A loan guarantee essentially serves as promise by the government to back a loan if the company can’t make good on it. It offers a real competitive edge for these companies because it will typically enable them to finance projects with a better interest rate and at a lower cost than would otherwise be available to them.

Geothermal companies in particular are working in a market where Uncle Sam is one of few games in town for project financing. The Geothermal Energy Association reported recently that U.S. geothermal power projects grew 46 percent in 2009, up from about 30 percent in 2008. But while the stimulus package included $400 million for the U.S. Department of Energy’s Geothermal Technologies Program, venture capitalists and private equity investors are still largely keeping this technology at an arms length.

This type of award for U.S. Geothermal also serves as “a critical vote of confidence” from the government, as U.S. Geothermal CEO and President Daniel Kunz put it in a statement today. But it’s not a sure sign of a winning technology. Solyndra, for example, has some of the highest manufacturing and capital factory costs around, and it’s not yet clear how successful Solyndra will be. (Check out Katie’s post questioning whether the loan guarantee for Solyndra was a mistake.)

Jonathan Silver, the former venture capitalist whom the Obama administration tapped to lead the DOE’s loan and loan guarantee programs, told us in an interview recently that the agency is “deliberately not in the business of attempting to select winners and losers.” The goal is to support “big, important technologies that will transform their sector on the energy spectrum,” and to do that Silver said the agency will likely support multiple, competing technologies and companies in the same space.
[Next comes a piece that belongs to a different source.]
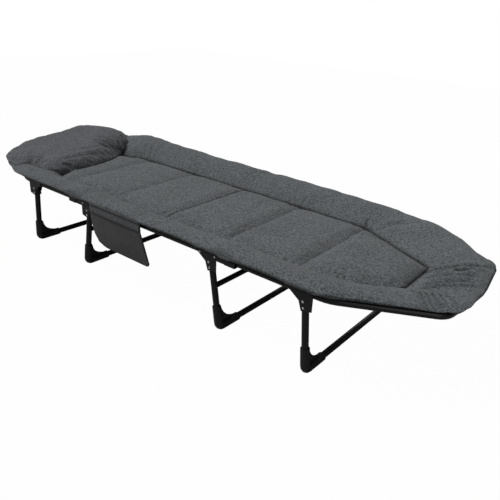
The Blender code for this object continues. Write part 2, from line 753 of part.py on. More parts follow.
def cover_mesh(stations, end=None):
    """Skins the cross-sections at the stations into one closed body. No end is the middle section."""
    bm = bmesh.new()
    rings = []
    for x in stations:
        top, under = cover_section(x, end or ("foot" if x >= 0 else "head"))
        low_z = under[-1][1]
        loop = [(-y, z) for y, z in reversed(top[1:])] + top + under + [(0, low_z)]
        loop += [(-y, z) for y, z in reversed(under)]
        rings.append([bm.verts.new((x, y, z)) for y, z in loop])
    count = len(rings[0])
    for low, high in zip(rings, rings[1:]):
        for i in range(count):
            j = (i + 1) % count
            bm.faces.new((low[i], low[j], high[j]))
            bm.faces.new((low[i], high[j], high[i]))
    for end in (rings[0], rings[-1]):
        bmesh.ops.triangulate(bm, faces=[bm.faces.new(end)])
    return to_mesh("cover", bm)


def notch_stations(side):
    """Rings where the cover steps in for a hinge: side is -1 before the fold and 1 past it."""
    return [FOLD_X + side * (HINGE_NOTCH + k * RING_STEP) for k in (0, 1, 2)]


def centre_stations():
    half = FOLD_X - RAIL_BUTT
    notch = notch_stations(-1)
    seams = [k * SEAM_SPACING for k in (-1, 0, 1)]
    return cover_stations(-half, half, seams, notch + [-x for x in notch])


def end_stations():
    """Stations of an end cover, closer where its plan, its underside or the pad changes."""
    start = FOLD_X + RAIL_BUTT
    shares = [start + share * (COVER_END_X - start) for share in END_STATION_SHARES]
    bends = [END_BEND_X - BEND_STATION, END_BEND_X + BEND_STATION]
    pad = [PAD_END_X - PAD_END_STATION, PAD_END_X, PAD_END_X + PAD_END_STATION]
    steps = [COVER_LIP_END_X - RING_STEP, COVER_LIP_END_X, COVER_OVER_TUBE_X - RING_STEP, COVER_OVER_TUBE_X]
    extra = notch_stations(1) + shares + bends + pad + steps + [PILLOW_FRONT_X]
    return cover_stations(start, COVER_END_X, [2 * SEAM_SPACING], extra)


def pillow_mesh():
    """Pillow over the head end: its underside is the cover's own surface, lifted a little."""
    xs = [x for x in end_stations() if PILLOW_FRONT_X <= x <= PILLOW_BACK_X]
    bm = bmesh.new()
    lower, upper = [], []
    for x in xs:
        top = cover_section(x, "head")[0]
        row = [(-y, z) for y, z in reversed(top[1:PILLOW_FAR_SAMPLE + 1])] + top[:PILLOW_NEAR_SAMPLE + 1]
        u = ((x - PILLOW_FRONT_X) / (PILLOW_BACK_X - PILLOW_FRONT_X)) ** PILLOW_BACK_LEAN
        low_row, high_row = [], []
        for b, (y, z) in enumerate(row):
            v = b / (len(row) - 1)
            swell = (1 - abs(2 * u - 1) ** 2.6) * (1 - abs(2 * v - 1) ** 3.2)
            crown = z + PILLOW_EDGE + (PILLOW_TOP_Z - z - PILLOW_EDGE) * swell ** 0.6
            low_row.append(bm.verts.new((-x, -y, z + PILLOW_LIFT)))
            high_row.append(bm.verts.new((-x, -y, crown)))
        lower.append(low_row)
        upper.append(high_row)
    for rows in (lower, upper):
        for low, high in zip(rows, rows[1:]):
            for i in range(len(low) - 1):
                bm.faces.new((low[i], low[i + 1], high[i + 1]))
                bm.faces.new((low[i], high[i + 1], high[i]))
    rim_low, rim_high = grid_rim(lower), grid_rim(upper)
    for i in range(len(rim_low)):
        j = (i + 1) % len(rim_low)
        bm.faces.new((rim_low[i], rim_low[j], rim_high[j], rim_high[i]))
    return to_mesh("pillow", bm)


def grid_rim(rows):
    """The outer points of a grid, in order round it."""
    return rows[0] + [r[-1] for r in rows[1:]] + rows[-1][-2::-1] + [r[0] for r in rows[-2:0:-1]]


# Side pocket


def pocket_outline(top_z, right_top_x):
    """The pocket's shape as (x, z), from its top left corner round by the bottom."""
    outline = [(POCKET_LEFT_X, top_z), *POCKET_LOWER_LEFT, *POCKET_LOWER_RIGHT]
    outline.append((right_top_x, top_z))
    return outline


def pocket_back_mesh():
    """The back cloth, whose top is sewn to the cover's side and is a little wider than the pouch."""
    y = -(RAIL_Y + COVER_OUT + GAP)
    outline = pocket_outline(POCKET_MOUTH_Z, POCKET_RIGHT_TOP_X)
    outline += [(POCKET_RIGHT_X, POCKET_MOUTH_Z + 0.006), (POCKET_RIGHT_X, POCKET_BACK_TOP_Z)]
    outline.append((POCKET_LEFT_X, POCKET_BACK_TOP_Z))
    return prism(outline, y - POCKET_CLOTH, y)


def pocket_front_mesh():
    """The pouch: a front cloth whose sewn rim stands on the back cloth, open at the mouth."""
    back = -(RAIL_Y + COVER_OUT + GAP) - POCKET_CLOTH - GAP
    outline = pocket_outline(POCKET_MOUTH_Z, POCKET_RIGHT_TOP_X)
    solid = prism(outline, back - POCKET_DEPTH - POCKET_CLOTH, back)
    middle = Vector((sum(x for x, z in outline) / len(outline), sum(z for x, z in outline) / len(outline)))
    span_x = max(x for x, z in outline) - min(x for x, z in outline)
    span_z = max(z for x, z in outline) - min(z for x, z in outline)
    shrink = (1 - 2 * POCKET_HEM / span_x, 1 - 2 * POCKET_HEM / span_z)
    inner = [(middle.x + shrink[0] * (x - middle.x), middle.y + shrink[1] * (z - middle.y)) for x, z in outline]
    inner[0] = (inner[0][0], POCKET_MOUTH_Z + POCKET_HEM)
    inner[-1] = (inner[-1][0], POCKET_MOUTH_Z + POCKET_HEM)
    hollow = prism(inner, back - POCKET_DEPTH, back + POCKET_CLOTH)
    return combined("pocket_front", solid, [hollow], "DIFFERENCE")


def build():
    clear_scene()
    paint = make_material("black_powder_coat", (0.016, 0.016, 0.017), 0.38)
    plastic = make_material("black_plastic", (0.020, 0.020, 0.021), 0.55)
    steel = make_material("rivet_steel", (0.62, 0.62, 0.60), 0.30, 1.0)
    cover_cloth = make_material("grey_cover_cloth", (0.085, 0.092, 0.098), 0.90)
    pocket_cloth = make_material("dark_pocket_cloth", (0.035, 0.036, 0.038), 0.80)
    bed_cloth = make_material("black_bed_cloth", (0.030, 0.031, 0.033), 0.85)

    fold_bracket, leg_bracket, fold_leaf = fold_bracket_mesh(), leg_bracket_mesh(), fold_leaf_mesh()
    end_frame, end_cloth = end_frame_mesh(), end_cloth_mesh()
    fold_pin = headed_pin(FOLD_PIN_R, FOLD_PIN_HEAD_R, LEAF_OUT, centre=(FOLD_X, 0, FOLD_Z))

    half = FOLD_X - RAIL_BUTT
    rail = straight_tube((-half, 0, RAIL_Z), (half, 0, RAIL_Z), (0, 0, 1))
    for side, y in (("near", -RAIL_Y), ("far", RAIL_Y)):
        make_object(f"centre_rail_{side}", rail, paint, (0, y, 0))
        for end, turn in (("foot", 0), ("head", math.pi)):
            place = dict(location=(0, y, 0), turn=turn)
            brackets = (fold_bracket, leg_bracket)
            if (side == "near") != (end == "foot"):
                brackets = [mirrored(bracket) for bracket in brackets]
            make_object(f"{end}_fold_bracket_{side}", brackets[0], paint, **place)
            make_object(f"{end}_fold_leaf_{side}", fold_leaf, paint, **place)
            make_object(f"{end}_fold_pin_{side}", fold_pin, steel, **place)
            make_object(f"{end}_leg_bracket_{side}", brackets[1], paint, **place)
    make_object("centre_bed_cloth", centre_cloth_mesh(), bed_cloth)
    make_object("centre_cover", cover_mesh(centre_stations()), cover_cloth)
    for end, turn in (("foot", 0), ("head", math.pi)):
        make_object(f"{end}_end_frame", end_frame, paint, turn=turn)
        make_object(f"{end}_bed_cloth", end_cloth, bed_cloth, turn=turn)
        make_object(f"{end}_cover", cover_mesh(end_stations(), end), cover_cloth, turn=turn)
        leg_frame(f"{end}_inner_leg", INNER_PIVOT_X, INNER_LEAN, True, paint, plastic, steel)
        leg_frame(f"{end}_outer_leg", OUTER_PIVOT_X, OUTER_LEAN, False, paint, plastic, steel)
    make_object("pillow", pillow_mesh(), cover_cloth)
    make_object("pocket_back", pocket_back_mesh(), pocket_cloth)
    make_object("pocket_front", pocket_front_mesh(), pocket_cloth)


build()
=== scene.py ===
"""Folding camp bed as photographed: the CAD frame with its padded cover, pillow, pocket and cloths.

Metres, +Z up, head at -X, foot at +X, pocket side at -Y. The two ends of the cover are drawn apart,
each from the middle of the bed outwards, so most of their shapes are given for x above zero.
"""

import math

import bmesh
import bpy
import numpy as np
from mathutils import Matrix, Vector, noise

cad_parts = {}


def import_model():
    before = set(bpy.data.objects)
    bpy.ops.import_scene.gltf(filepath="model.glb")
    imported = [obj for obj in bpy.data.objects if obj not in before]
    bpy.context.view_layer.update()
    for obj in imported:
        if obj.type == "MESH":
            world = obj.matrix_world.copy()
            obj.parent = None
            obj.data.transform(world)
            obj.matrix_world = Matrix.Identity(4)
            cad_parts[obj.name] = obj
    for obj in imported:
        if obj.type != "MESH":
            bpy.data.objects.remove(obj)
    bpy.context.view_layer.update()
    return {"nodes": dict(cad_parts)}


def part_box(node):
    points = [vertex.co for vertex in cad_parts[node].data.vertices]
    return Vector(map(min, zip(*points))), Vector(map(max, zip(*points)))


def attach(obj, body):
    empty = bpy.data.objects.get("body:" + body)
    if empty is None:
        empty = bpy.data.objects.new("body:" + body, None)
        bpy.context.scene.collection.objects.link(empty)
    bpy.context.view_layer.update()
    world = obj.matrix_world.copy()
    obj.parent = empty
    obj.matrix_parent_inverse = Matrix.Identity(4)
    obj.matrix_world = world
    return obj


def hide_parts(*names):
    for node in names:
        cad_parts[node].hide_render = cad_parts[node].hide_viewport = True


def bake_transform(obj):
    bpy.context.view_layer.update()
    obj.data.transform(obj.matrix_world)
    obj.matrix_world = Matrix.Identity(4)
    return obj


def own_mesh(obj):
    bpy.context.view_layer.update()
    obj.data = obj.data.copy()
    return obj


# Line of the tube inside the cover's roll
SHOULDER_X = 0.655
CORNER = (0.897, 0.172)
TUBE_BENDS = (0.100, 0.045, 0.300)
ROLL_STEP = 0.0042

# Rows of points round the roll: up to its crest, down to its widest line, in to its hem, and round its hollow
RISE_ROWS = 28
FALL_ROWS = 10
SIDE_ROWS = 7
HOLLOW_ROWS = 11

# How far the roll's widest line lies outside the tube: (length along the tube, distance)
EDGE_OUT = 0.0235
FOOT_NEAR_REACH = (
    (0, 0.0235), (0.60, 0.0235), (0.70, 0.0115), (0.85, 0.0105), (0.900, 0.0062), (0.922, 0.0085),
    (0.940, 0.0180), (0.960, 0.0250), (0.99, 0.0285), (1.02, 0.0250), (1.05, 0.0210), (1.11, 0.0150),
)
FOOT_FAR_REACH = (
    (0, 0.0235), (0.62, 0.0235), (0.70, 0.0275), (0.775, 0.0265), (0.818, 0.0180), (0.855, 0.0112),
    (1.00, 0.0105), (1.03, 0.0120), (1.11, 0.0140),
)
HEAD_SHOULDER = (0.690, 0.3310)
HEAD_CORNER = (0.952, 0.226)
HEAD_TIP_X = 0.950
HEAD_RADII = (0.200, 0.070)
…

In addition to having the DOE in its corner, U.S. Geothermal has something else going for it with this project: a ready and waiting customer. The utility Idaho Power Company has agreed to buy up to 25 megawatts of power each year from the U.S. Geothermal project for 25 years. According to U.S. Geothermal, the agreement establishes a flat energy price of $96 per megawatt-hour starting in 2012. Initially the price will increase each year by 6 percent, and toward the end of the 25th-year the annual contract will step-up to be just 1.33 percent. Overall, Idaho Power Company’s agreement with U.S. Geothermal subsidiary USG Oregon delivers a levelized price of about $117.65 per megawatt-hour over the 25 years.

More awards are in the pipeline. Silver told us in late May that the agency expected to make up to four loan guarantees in June.